Thanks for the detailed explanation! Your performance estimate looks very much worth it to me. My home NAS is only used for backup and media streaming, so read speed of 30%-80% disk throughput is more than enough. Will try to set it up when I find the time to.

Tomasz_Kusmierz · August 16, 2017, 8:32pm

Sorry for late reply to this one, difference with your analogy is that postreSQL / mySQL are reliable databases where extremely rarely anything goes wrong with near to fantastic performance … btrfs is not reliable and in some use case scenarios is very slow (unlinking files, unlinking snapshots, quotas … to name the few)

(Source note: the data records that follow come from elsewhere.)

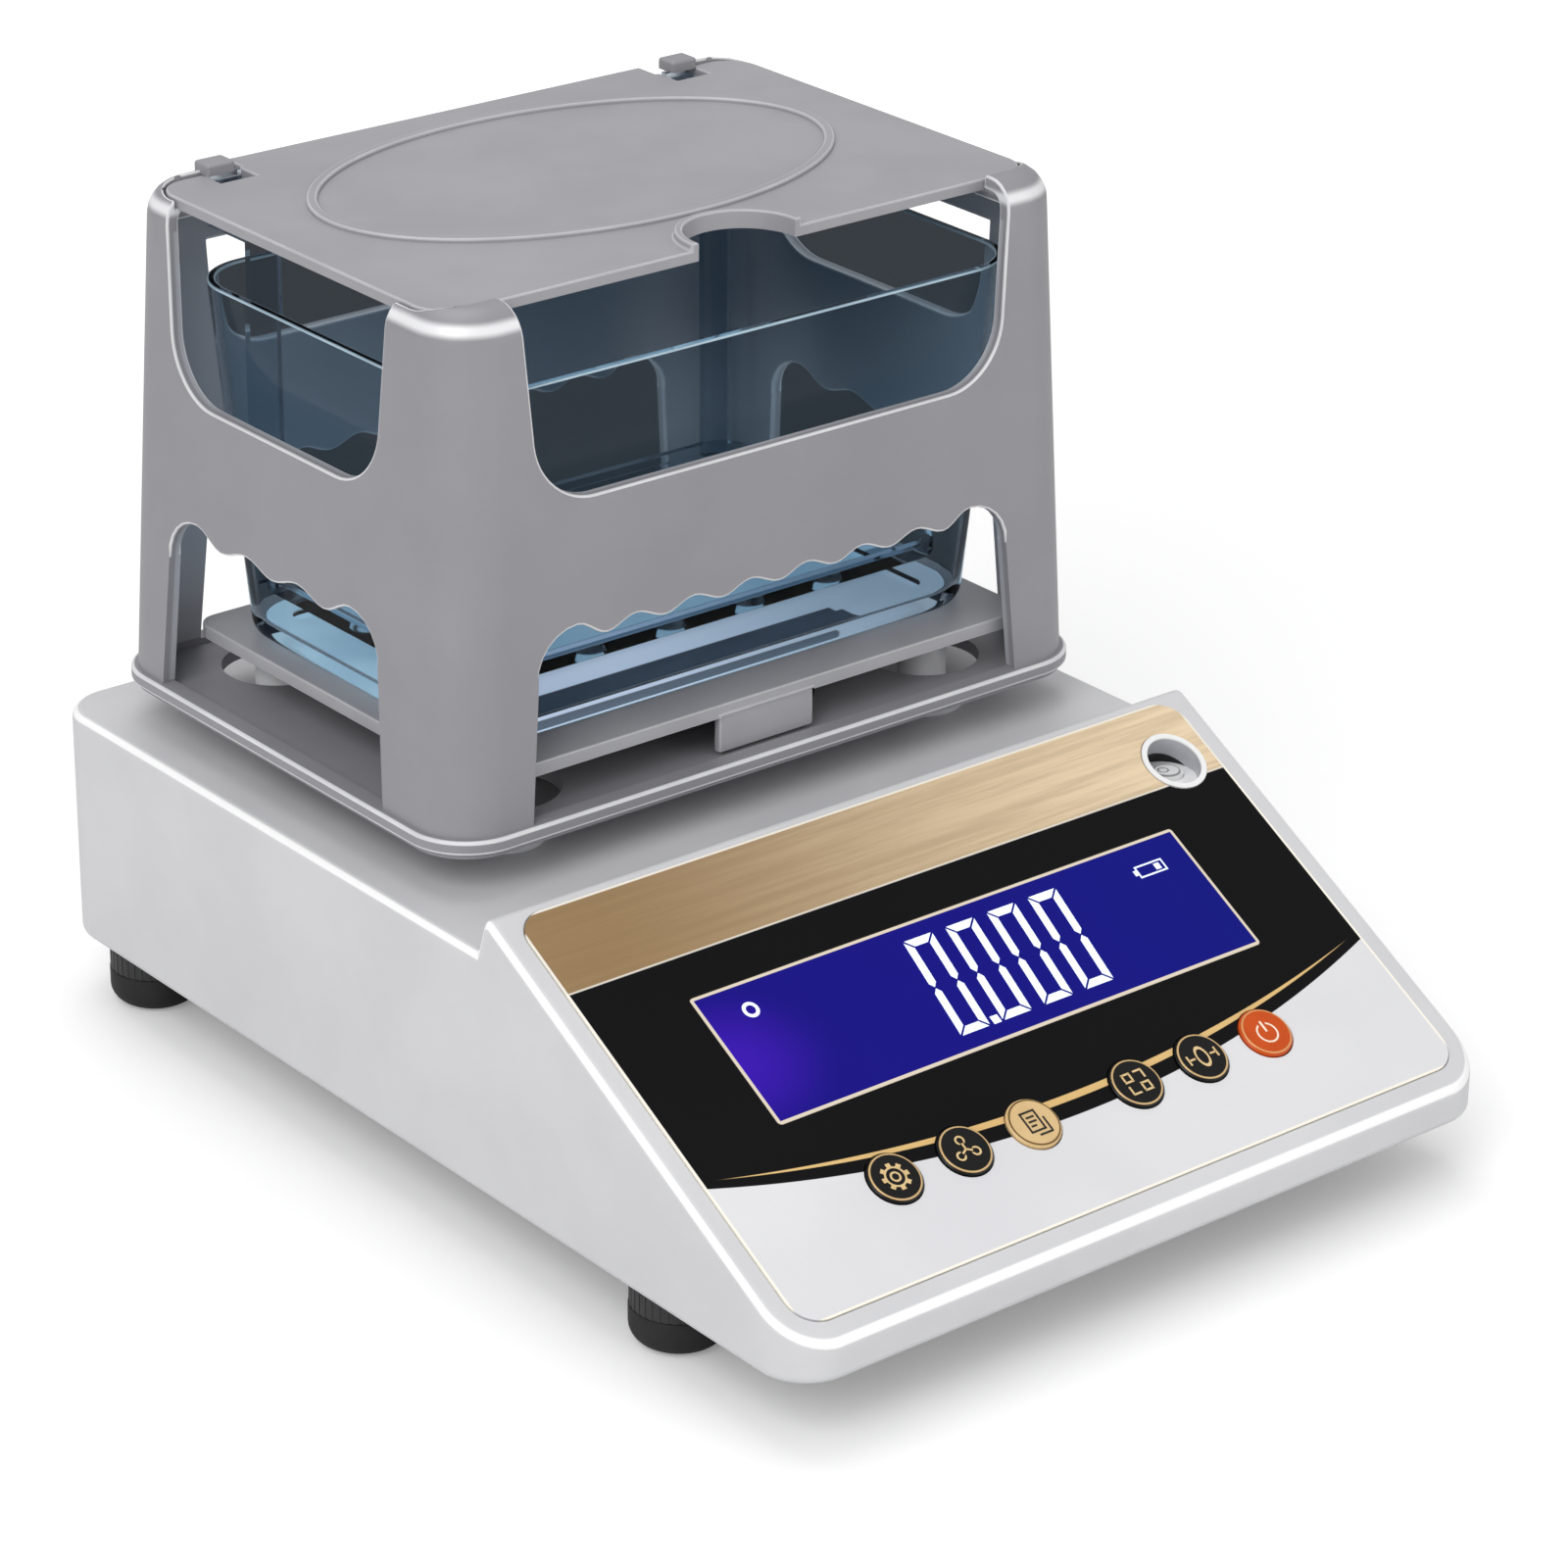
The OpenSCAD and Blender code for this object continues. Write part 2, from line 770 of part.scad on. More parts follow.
module data_port() {
    color([0.72, 0.72, 0.73])
        translate([data_x, back_y, port_z])
            rotate([90, 0, 180]) {
                difference() {
                    translate([-data_w / 2, -data_h / 2, -port_l])
                        cube([data_w, data_h, port_l - 0.2]);
                    // The face lies deeper than the rim round the contacts
                    translate([0, 0, -1])
                        linear_extrude(2)
                            difference() {
                                square([data_w - 1.2, data_h - 1.2], center = true);
                                data_outline(0.8);
                            }
                    translate([0, 0, -6])
                        linear_extrude(6 + cut)
                            data_outline();
                }
                // Rows of contacts, five over four
                for (i = [0:4])
                    translate([(i - 2) * 2.7, 1.4, -6.5])
                        cylinder(h = 5, r = 0.5, $fn = 24);
                for (i = [0:3])
                    translate([(i - 1.5) * 2.7, -1.4, -6.5])
                        cylinder(h = 5, r = 0.5, $fn = 24);
            }
}

// ---------- load cell and carrier ----------
module load_cell() {
    color([0.78, 0.78, 0.8])
        difference() {
            translate([-cell_w / 2, cell_front, cell_bottom])
                cube([cell_w, cell_l, cell_h]);
            // Twin round holes and the slot between them make the bending beam
            for (y = [-1, 1])
                translate([0, cell_front + cell_l / 2 + y * cell_l / 9, cell_bottom + cell_h / 2])
                    rotate([0, 90, 0])
                        cylinder(h = cell_w + 2 * cut, r = cell_hole_r, center = true, $fn = round_fn);
            translate([0, cell_front + cell_l / 2, cell_bottom + cell_h / 2])
                cube([cell_w + 2 * cut, cell_l / 4.5, cell_slot], center = true);
            for (y = bolt_ys)
                translate([0, y, cell_z - bolt_l])
                    cylinder(h = bolt_l + cut, r = bolt_r + turn_gap, $fn = round_fn);
            for (x = hub_bolt_xs)
                translate([x, frame_y, cell_z - hub_bolt_l])
                    cylinder(h = hub_bolt_l + cut, r = screw_r + turn_gap, $fn = round_fn);
        }
}

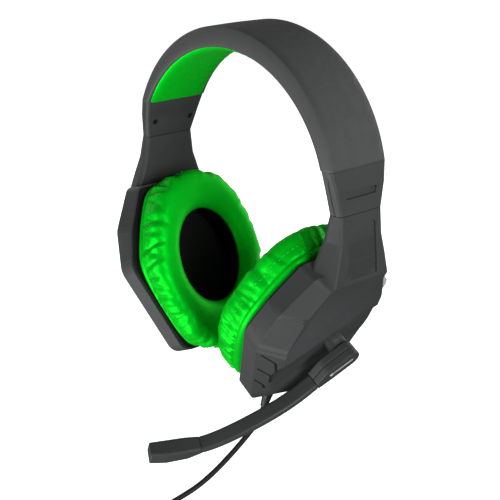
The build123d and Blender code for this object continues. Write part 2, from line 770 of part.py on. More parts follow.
def coil_ring(grow, inner_grow, span):
    """Part of a ring about +X through the coil's centre, of rectangular section."""
    with BuildPart() as ring:
        with BuildSketch(Plane(origin=COIL_CENTRE, x_dir=(1, 0, 0), z_dir=(0, -1, 0))):
            with Locations((0, COIL_MID_R)):
                RectangleRounded(COIL_WIDE + 2 * grow, COIL_RADIAL + 2 * grow, 2.0 + grow)
                if inner_grow > 0:
                    RectangleRounded(
                        COIL_WIDE + 2 * inner_grow, COIL_RADIAL + 2 * inner_grow, 2.0 + inner_grow,
                        mode=Mode.SUBTRACT,
                    )
        revolve(axis=Axis(COIL_CENTRE, (1, 0, 0)), revolution_arc=span)
    return ring.part


cable_coil = coil_ring(0, 0, 360)
coil_tie = coil_ring(TIE_THICK, PLAY / 2, TIE_SPAN)
tail_top = (COIL_CENTRE[0] + (COIL_CENTRE[0] - CABLE_ROUTE[-1][0]), *CABLE_ROUTE[-1][1:])


def hanging_piece(radius_low, radius_high, high_z, low_z):
    """A round piece on the plug's upright centre line."""
    with BuildPart() as piece:
        with BuildSketch(Plane.XY.offset(low_z)):
            with Locations(tail_top[:2]):
                Circle(radius_low)
        with BuildSketch(Plane.XY.offset(high_z)):
            with Locations(tail_top[:2]):
                Circle(radius_high)
        loft()
    return piece.part


cable_tail = hanging_piece(CABLE_D / 2, CABLE_D / 2, tail_top[2], TAIL_END_Z)
grip_top = TAIL_END_Z - RELIEF_LENGTH
jack_top = grip_top - GRIP_LENGTH
plug_relief = hanging_piece(3.0, 1.9, TAIL_END_Z, grip_top)

with BuildPart() as plug_grip:
    add(hanging_piece(GRIP_R - 0.4, GRIP_R, grip_top, jack_top))
    fillet(plug_grip.edges(), radius=0.6)
    for groove in range(4):
        with BuildSketch(Plane.XY.offset(grip_top - 4 - 2.2 * groove)):
            with Locations(tail_top[:2]):
                Circle(GRIP_R + 1)
                Circle(GRIP_R - 0.5, mode=Mode.SUBTRACT)
        extrude(amount=-0.9, mode=Mode.SUBTRACT)

contact_z = jack_top
core_end = jack_top - sum(length + JACK_GAP for _, length in JACK_PIECES)
with BuildPart() as plug_core:
    add(hanging_piece(JACK_CORE_R, JACK_CORE_R, jack_top, core_end))
    for label, length in JACK_PIECES:
        contact_z -= length + JACK_GAP
        add(hanging_piece(JACK_R, JACK_R, contact_z + JACK_GAP, contact_z))

with BuildPart() as plug_tip:
    with BuildSketch(Plane(origin=(*tail_top[:2], core_end), x_dir=(1, 0, 0), z_dir=(0, -1, 0))):
        with BuildLine():
            Polyline((0, 0), (JACK_R, 0), (JACK_R - 0.5, -1.0), (JACK_R, -1.8), (0.4, -TIP_LENGTH))
            Line((0.4, -TIP_LENGTH), (0, -TIP_LENGTH))
            Line((0, -TIP_LENGTH), (0, 0))
        make_face()
    revolve(axis=Axis((*tail_top[:2], core_end), (0, 0, 1)))


# =====================================================================================
# Write every piece
# =====================================================================================
pairs = {
    "band_end_outer": band_end_outer, "band_end_inner": band_end_inner, "slider": slider_strip,
    "arm_cover": arm_cover, "vent_inserts": vent_inserts, "pad_retainer": pad_retainer,
    "speaker_cloth": speaker_cloth, "baffle": baffle, "driver_frame": driver_frame,
    "driver_magnet": driver_magnet, "diaphragm": diaphragm, "ear_pad": ear_pad,
}
singles = {
    "headband_cover": band_cover_open, "headband_pad": headband_pad,
    "headband_spring": headband_spring, "left_shell": left_shell, "left_rim": left_rim,
    "volume_wheel": volume_wheel, "volume_pot": volume_pot, "volume_board": volume_board,
    "boom_pivot_pin": boom_pivot_pin, "boom_washer": boom_washer,
    "boom_housing_inner": boom_housing_inner, "boom_housing_outer": boom_housing_outer,
    "boom_accent": boom_accent, "boom_arm": boom_arm, "mic_housing": mic_housing,
    "mic_foam": mic_foam, "mic_capsule": mic_capsule, "cable": cable,
    "cable_gland": cable_gland, "plug_grip": plug_grip, "plug_core": plug_core,
    "plug_tip": plug_tip,
}
for stem, piece in pairs.items():
    save_pair(piece.part, stem)
for label, piece in singles.items():
    save(piece.part, label)

save_pair(arm_panel, "arm_panel")
save(mirror(shell.part, about=Plane.YZ), "right_shell")
save(mirror(rim.part, about=Plane.YZ), "right_rim")
save(band_end_screws, "band_end_screws")
save(cable_coil, "cable_coil")
save(coil_tie, "coil_tie")
save(cable_tail, "cable_tail")
save(plug_relief, "plug_relief")

contact_top = jack_top
for label, length in JACK_PIECES:
    with BuildPart() as contact:
        add(hanging_piece(JACK_R, JACK_R, contact_top, contact_top - length))
        add(
            hanging_piece(JACK_CORE_R, JACK_CORE_R, contact_top + 1, contact_top - length - 1),
            mode=Mode.SUBTRACT,
        )
    save(contact.part, label)
    contact_top -= length + JACK_GAP
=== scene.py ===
"""Looks of an over-ear gaming headset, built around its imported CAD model.

Sizes are in millimetres until a mesh or curve is made, which is in metres, in the row frame:
+Z up, +X towards the wearer's left, -Y towards the wearer's front, origin at the crown.
The floor, the lights and the camera are placed in metres.
"""

import json
import math
import random

import bmesh
import bpy
import numpy as np
from mathutils import Matrix, Vector, noise


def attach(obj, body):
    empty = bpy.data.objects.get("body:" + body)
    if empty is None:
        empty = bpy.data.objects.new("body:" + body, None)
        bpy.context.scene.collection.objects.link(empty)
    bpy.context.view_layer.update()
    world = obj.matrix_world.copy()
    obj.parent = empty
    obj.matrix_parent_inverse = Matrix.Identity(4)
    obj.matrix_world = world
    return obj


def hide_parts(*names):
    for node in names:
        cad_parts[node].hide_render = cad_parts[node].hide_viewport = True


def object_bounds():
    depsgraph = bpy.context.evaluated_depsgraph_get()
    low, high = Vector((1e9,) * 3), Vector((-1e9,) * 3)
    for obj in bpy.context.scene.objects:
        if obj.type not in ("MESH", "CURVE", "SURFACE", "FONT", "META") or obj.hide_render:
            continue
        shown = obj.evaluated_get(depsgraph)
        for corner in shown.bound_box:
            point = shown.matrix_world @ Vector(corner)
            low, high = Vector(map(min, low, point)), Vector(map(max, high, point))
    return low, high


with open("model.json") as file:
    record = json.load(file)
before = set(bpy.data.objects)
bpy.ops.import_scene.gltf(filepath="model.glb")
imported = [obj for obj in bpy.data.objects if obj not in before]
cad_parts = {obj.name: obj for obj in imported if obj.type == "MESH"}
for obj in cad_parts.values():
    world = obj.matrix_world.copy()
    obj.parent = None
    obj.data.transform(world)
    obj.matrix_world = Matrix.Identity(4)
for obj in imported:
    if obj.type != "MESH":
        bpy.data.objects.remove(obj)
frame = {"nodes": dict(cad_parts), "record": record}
cad_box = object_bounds()
MM = 0.001
SIDES = {"left": 1, "right": -1}     # the right-hand pieces are mirror images in X
slot_of = {row["node"]: row["material_slot"] for row in frame["record"]["subparts"]}
body_of_node = {
    node: body for body, nodes in frame["record"]["behaviour"]["bodies"].items() for node in nodes
}

# ---- the cup plane of the left cup: x backwards, y up the slope, z outwards ----
CANT = math.radians(26.06)
CUP_ORIGIN = Vector((43.7, -2.7, -131.0))
CUP_UP = Vector((math.sin(CANT), 0, math.cos(CANT)))
CUP_OUT = Vector((math.cos(CANT), 0, -math.sin(CANT)))

# ---- headband: the arc under it is centred one INNER_R below the crown ----
INNER_R = 71.4
OUTER_R = 76.0
OUTER_CENTRE_Z = -65.2
BAND_END_Z = -43.05
BAND_STEPS = 150

# ---- edges of the moulded pieces ----
EDGE_RADIUS = 0.5
MOULDING_VOXEL = 0.3
MOULDING_ROUNDS = 12      # of smoothing

# ---- ear pads ----
# Each line is a side of the outline: its normal and its distance from the middle. A normal with
# an x also stands for its mirror image.
PAD_SIDES = [((0, 1), 46.0), ((22, 12), 42.2), ((20, 6), 40.4), ((54, -21), 36.76), ((0, -1), 50.0)]
BASE_SHARPNESS = 12.0     # of the outline's corners where the pad meets the cup
ROLL_SHARPNESS = 5.5      # and on its plump outer roll
ROLL_PROUD = 1.6
ROLL_RISE = 12.0          # the roll is at its fullest this far from the cup
PAD_HOLE = (20.5, 26.5)
PAD_DEPTH = 21.0
PAD_GAP = 0.3             # between the pad and the cup
SEAM_OUT = -5.4           # height of the stitched seam
AROUND = 640
ACROSS = 84
PAD_SEEDS = {"left": 3, "right": 8}

# ---- folds gathered into a pad's side: ranges that each fold is drawn from ----
CREASE_GAP = 6.2
FOLD_DEPTH = (0.5, 1.9)
FOLD_WIDTH = (1.1, 2.3)
FOLD_SLANT = (-0.45, 0.45)
FOLD_REACH = (0.45, 1.3)  # in radians round the pad's section
SIDE_BULGE = 1.7
SEAM_DEPTH = 1.1
PUFF_SIZE, PUFF, PUCKER = 11.0, 0.5, 0.3

# ---- stitches ----
STITCH_LONG, STITCH_GAP = 1.9, 2.9
THREAD_R = 0.24
STITCH_LIFT = 0.18
STITCH_RING, STITCH_SAMPLES = 6, 5

# ---- cloth over the speaker ----
CLOTH_HALF = (21.4, 27.4)
CELL_R = 3.1
RIB = 0.55
RIB_DROP = 0.5
CLOTH_RISE, CLOTH_DOME = 0.25, 0.8
CLOTH_BACK = 0.9

# ---- cable, as in the CAD ----
CABLE_D = 3.0
CABLE_ROUTE = [
    (27.9, -7.5, -192.7), (27.1, -9.2, -200.9), (25.1, -14.6, -208.9), (22.6, -22.9, -218.6),
    (20.0, -31.9, -227.8), (17.0, -41.4, -235.8), (13.9, -51.2, -241.0), (9.5, -60.6, -246.5),
    (5.0, -66.5, -254.8), (2.2, -68.4, -264.6), (1.5, -68.5, -276.0),
]
COIL_Y, COIL_Z = -48.0, -276.0
COIL_COLUMNS = 6
COIL_ROWS = 3
COIL_OUTER_R = 20.5
POINTS_PER_TURN = 16
CROSSING_FROM = 0.66      # share of a turn after which it crosses to the next slot
TAIL_MIDDLE_Z, TAIL_END_Z = -283.0, -292.0

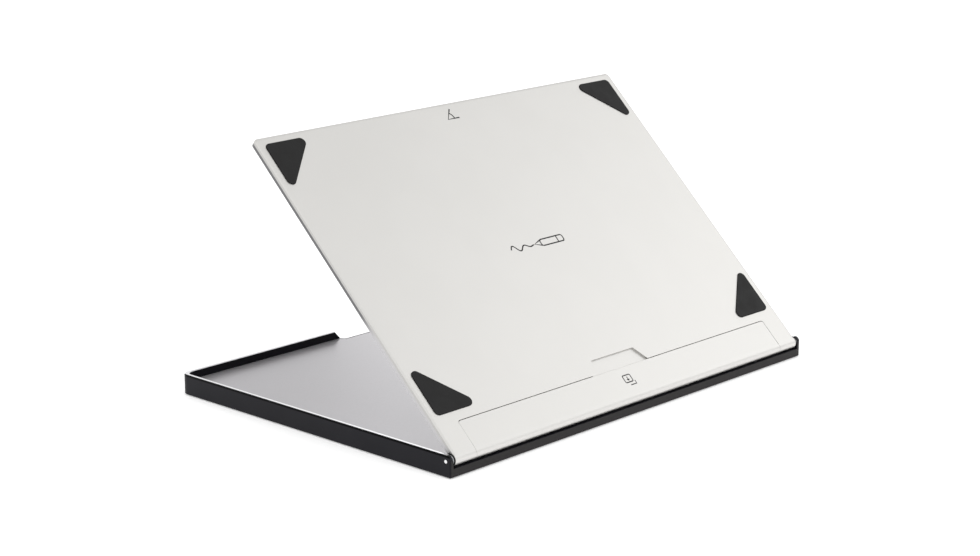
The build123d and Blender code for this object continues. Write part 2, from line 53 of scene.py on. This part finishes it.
# takes points drawn on the lid, x along the hinge, y up the lid and z out of its face, into the row frame
LID_TO_ROW = Matrix.Translation(HINGE) @ Matrix.Rotation(LID_ANGLE, 4, "X")


def on_lid(point):
    """Where a point of the row frame is in the lid's own directions."""
    away = Vector(point) - HINGE
    return Vector((away.x, away.dot(UP_LID), away.dot(LID_NORMAL)))


def lid_extent(node):
    """(low, high) corners of a node in the lid's own directions."""
    corners = [on_lid(vertex.co) for vertex in nodes[node].data.vertices]
    low = Vector([min(corner[i] for corner in corners) for i in range(3)])
    high = Vector([max(corner[i] for corner in corners) for i in range(3)])
    return low, high


tray_low, tray_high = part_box("base_tray")
rod_low, rod_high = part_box("hinge_rod")
plate_low, plate_high = lid_extent("lid_plate")
liner_high = lid_extent("lid_liner")[1]
ledge_high = lid_extent("ledge_flap")[1]
LID_FACE = plate_high.z

# ---------------------------------------------------------------- camera, lights and floor
VIEW_AZIMUTH = radians(-46.92)
VIEW_ELEVATION = radians(14.62)
VIEW_DISTANCE = 1.493
VIEW_AIM = Vector((-0.0081, -0.0001, 0.0672))
VIEW_LENS = 84.33
SURROUND_LIGHT = 1.0
FLOOR_RADIUS = 6.0
FLOOR_DROP = 0.1 * MM
FLOOR_GLOW = 0.3
LIGHTS_AIM = (0, 0, 0.05)
# each softbox's place, size and power
SOFTBOXES = {
    "key_light": ((-0.6, -1.2, 2.6), (1.8, 1.8), 8),
    "side_light": ((2.12, -0.92, 1.27), (1.5, 1.5), 6.8),
    "deck_light": ((2.3, 1.8, 0.85), (1.05, 0.9), 3.2),
    "back_light": ((-1.0, 2.4, 1.6), (2.0, 1.2), 5),
}


def look_at(obj, place, aim):
    """Put a camera or a light somewhere and turn it towards a point."""
    obj.location = place
    obj.rotation_euler = (Vector(aim) - Vector(place)).to_track_quat("-Z", "Y").to_euler()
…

Further diving into your comparison, mysql / postgresql can provide 99% functionality anyone could ever need while still being reliable / compact if configured properly, btrfs is only option if you want to run large FS spanned over irregular commodity disks (zfs requires same size disks) with easy functionality for growing / shrinking FS, adding drives, removing drives - you name it. It’s just not getting to the point of being 99% reliable in at least one configuration (say raid1) is what is causing people look somewhere else.

At the moment btrfs is growing is code size and I’ve not seen any project that was unstable / buggy and was growing in size to then become stable and result in roaring success.